In the listing below, find every line with the string "scene" and pull it out.
## Begin Material
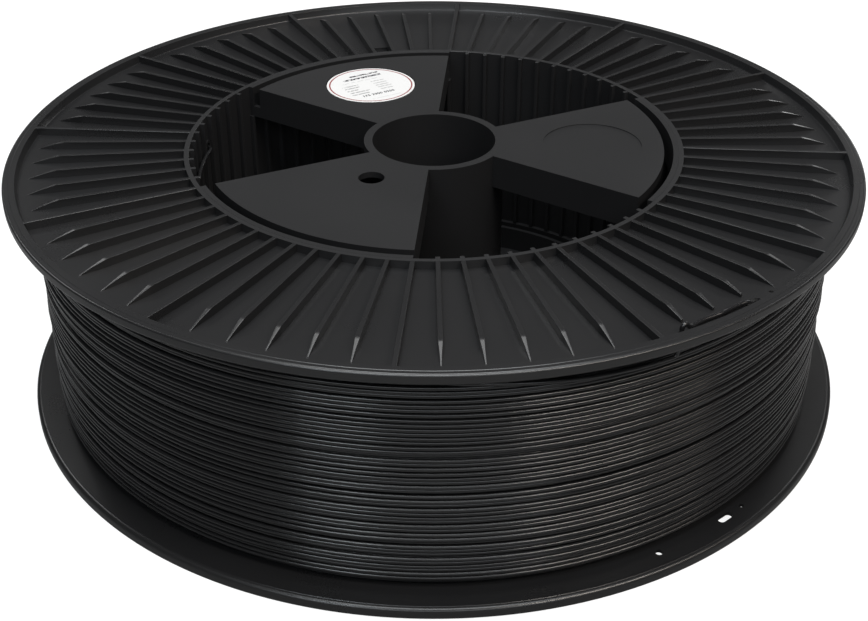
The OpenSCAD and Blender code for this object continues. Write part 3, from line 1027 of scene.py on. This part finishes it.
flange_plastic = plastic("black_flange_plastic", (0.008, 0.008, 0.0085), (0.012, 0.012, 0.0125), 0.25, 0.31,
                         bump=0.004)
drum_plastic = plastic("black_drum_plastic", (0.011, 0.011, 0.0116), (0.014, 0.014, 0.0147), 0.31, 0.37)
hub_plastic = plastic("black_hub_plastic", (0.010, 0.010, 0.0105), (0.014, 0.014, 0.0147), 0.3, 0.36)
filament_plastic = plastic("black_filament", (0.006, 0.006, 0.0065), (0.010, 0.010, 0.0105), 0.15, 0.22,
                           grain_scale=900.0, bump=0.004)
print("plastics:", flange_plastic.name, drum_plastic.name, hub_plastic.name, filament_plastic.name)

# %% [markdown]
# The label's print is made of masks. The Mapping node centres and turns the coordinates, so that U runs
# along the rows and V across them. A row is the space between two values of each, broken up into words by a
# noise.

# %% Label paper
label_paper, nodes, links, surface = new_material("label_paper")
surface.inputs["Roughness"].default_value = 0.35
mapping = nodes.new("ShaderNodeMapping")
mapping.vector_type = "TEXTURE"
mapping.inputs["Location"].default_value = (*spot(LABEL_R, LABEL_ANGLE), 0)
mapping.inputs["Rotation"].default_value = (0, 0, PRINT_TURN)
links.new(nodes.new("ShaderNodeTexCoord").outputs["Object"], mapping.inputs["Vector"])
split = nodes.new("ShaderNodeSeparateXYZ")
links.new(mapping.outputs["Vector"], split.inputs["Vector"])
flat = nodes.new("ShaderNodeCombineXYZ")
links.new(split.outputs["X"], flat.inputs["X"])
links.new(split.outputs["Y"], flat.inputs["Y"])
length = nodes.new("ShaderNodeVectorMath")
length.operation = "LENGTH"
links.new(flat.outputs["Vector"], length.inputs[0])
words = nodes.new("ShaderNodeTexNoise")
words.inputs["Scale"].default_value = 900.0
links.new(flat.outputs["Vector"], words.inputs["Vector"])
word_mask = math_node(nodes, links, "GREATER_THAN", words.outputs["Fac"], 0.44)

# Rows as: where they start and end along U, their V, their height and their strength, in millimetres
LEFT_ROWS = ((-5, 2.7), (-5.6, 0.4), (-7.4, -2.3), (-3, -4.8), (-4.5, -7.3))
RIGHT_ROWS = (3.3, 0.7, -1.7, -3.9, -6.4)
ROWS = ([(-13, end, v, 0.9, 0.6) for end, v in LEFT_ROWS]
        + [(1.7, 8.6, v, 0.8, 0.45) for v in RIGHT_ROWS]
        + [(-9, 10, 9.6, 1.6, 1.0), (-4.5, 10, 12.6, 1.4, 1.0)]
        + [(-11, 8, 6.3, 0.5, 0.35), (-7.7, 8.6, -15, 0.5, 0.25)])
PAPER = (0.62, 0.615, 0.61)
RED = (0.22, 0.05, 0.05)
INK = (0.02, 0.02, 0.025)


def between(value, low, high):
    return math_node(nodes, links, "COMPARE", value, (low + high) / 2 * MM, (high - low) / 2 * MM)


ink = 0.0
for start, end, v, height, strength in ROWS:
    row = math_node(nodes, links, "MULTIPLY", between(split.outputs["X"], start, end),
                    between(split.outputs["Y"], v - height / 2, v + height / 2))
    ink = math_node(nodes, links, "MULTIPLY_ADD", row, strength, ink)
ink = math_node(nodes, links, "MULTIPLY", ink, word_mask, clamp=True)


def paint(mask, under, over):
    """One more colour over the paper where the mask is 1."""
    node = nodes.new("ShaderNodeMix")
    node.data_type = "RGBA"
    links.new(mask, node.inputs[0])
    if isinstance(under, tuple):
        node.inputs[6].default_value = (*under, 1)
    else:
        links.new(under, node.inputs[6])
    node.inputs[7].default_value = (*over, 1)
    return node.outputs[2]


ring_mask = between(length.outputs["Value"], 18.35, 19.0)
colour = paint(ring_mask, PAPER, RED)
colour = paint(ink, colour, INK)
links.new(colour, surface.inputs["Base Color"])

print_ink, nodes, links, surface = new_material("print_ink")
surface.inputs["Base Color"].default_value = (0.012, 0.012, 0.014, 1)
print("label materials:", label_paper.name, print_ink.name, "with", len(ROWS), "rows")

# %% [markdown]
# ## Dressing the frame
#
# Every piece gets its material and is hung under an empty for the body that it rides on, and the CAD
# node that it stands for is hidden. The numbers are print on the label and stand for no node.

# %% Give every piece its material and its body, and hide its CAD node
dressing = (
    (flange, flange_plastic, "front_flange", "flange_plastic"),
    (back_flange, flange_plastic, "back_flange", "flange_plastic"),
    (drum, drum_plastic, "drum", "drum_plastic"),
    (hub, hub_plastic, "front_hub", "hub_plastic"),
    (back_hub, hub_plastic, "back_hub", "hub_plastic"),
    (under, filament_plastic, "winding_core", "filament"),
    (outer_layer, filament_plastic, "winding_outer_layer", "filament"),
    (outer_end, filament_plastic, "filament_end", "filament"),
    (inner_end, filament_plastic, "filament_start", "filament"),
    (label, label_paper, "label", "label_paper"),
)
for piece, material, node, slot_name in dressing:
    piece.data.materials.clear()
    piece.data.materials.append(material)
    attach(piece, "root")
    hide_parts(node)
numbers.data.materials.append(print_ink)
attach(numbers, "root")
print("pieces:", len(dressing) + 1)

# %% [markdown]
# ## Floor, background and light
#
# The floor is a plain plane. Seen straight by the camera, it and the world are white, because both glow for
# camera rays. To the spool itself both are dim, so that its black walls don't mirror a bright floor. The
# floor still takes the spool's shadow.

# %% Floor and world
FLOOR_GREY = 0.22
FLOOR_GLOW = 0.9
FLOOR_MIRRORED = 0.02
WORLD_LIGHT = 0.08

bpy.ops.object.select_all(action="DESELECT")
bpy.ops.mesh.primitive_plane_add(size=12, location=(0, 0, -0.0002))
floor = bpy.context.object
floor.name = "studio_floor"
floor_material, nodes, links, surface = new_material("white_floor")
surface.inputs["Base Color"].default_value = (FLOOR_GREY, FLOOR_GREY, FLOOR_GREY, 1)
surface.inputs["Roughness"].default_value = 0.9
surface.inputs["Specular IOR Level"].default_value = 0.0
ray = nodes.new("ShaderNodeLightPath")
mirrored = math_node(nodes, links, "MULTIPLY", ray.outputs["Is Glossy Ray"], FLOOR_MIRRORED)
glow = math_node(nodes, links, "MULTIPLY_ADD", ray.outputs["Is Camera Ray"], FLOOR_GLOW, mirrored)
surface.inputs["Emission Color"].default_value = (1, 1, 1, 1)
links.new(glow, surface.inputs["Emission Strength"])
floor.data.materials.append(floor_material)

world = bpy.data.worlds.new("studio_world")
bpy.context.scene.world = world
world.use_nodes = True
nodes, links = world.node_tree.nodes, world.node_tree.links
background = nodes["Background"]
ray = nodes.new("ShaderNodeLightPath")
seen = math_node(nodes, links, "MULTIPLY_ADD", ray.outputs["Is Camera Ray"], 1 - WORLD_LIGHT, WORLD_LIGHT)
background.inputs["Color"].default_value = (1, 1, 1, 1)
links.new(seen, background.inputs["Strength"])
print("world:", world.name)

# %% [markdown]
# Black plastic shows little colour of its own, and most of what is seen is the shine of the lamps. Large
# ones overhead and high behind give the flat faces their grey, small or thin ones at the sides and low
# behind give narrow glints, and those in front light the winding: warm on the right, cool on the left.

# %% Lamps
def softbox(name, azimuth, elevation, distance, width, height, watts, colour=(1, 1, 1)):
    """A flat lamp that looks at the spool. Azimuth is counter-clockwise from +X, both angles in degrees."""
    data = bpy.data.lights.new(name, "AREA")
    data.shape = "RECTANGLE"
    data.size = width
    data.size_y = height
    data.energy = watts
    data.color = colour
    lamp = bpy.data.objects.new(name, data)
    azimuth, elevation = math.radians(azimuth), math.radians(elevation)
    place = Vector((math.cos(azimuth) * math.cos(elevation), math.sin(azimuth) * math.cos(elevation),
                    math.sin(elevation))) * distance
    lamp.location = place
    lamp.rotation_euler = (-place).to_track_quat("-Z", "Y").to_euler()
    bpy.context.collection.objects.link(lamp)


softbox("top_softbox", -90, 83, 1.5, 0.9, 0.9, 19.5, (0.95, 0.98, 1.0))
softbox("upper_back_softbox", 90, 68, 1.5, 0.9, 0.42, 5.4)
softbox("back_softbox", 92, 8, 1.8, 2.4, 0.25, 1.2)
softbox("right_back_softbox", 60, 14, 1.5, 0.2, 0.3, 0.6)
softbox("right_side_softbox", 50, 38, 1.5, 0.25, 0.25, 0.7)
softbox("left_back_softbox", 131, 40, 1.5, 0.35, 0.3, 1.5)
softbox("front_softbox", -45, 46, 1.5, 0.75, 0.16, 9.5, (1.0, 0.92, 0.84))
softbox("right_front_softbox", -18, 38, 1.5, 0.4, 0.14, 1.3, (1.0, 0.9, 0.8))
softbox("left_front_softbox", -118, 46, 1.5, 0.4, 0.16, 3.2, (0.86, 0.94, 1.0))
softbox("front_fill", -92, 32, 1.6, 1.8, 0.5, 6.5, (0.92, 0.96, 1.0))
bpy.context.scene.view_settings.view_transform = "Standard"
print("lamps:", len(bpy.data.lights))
## End Material
## Correct result
The OpenSCAD and Blender code for this object continues. Write part 3, from line 1027 of scene.py on. This part finishes it.
bpy.context.scene.world = world
bpy.context.scene.view_settings.view_transform = "Standard"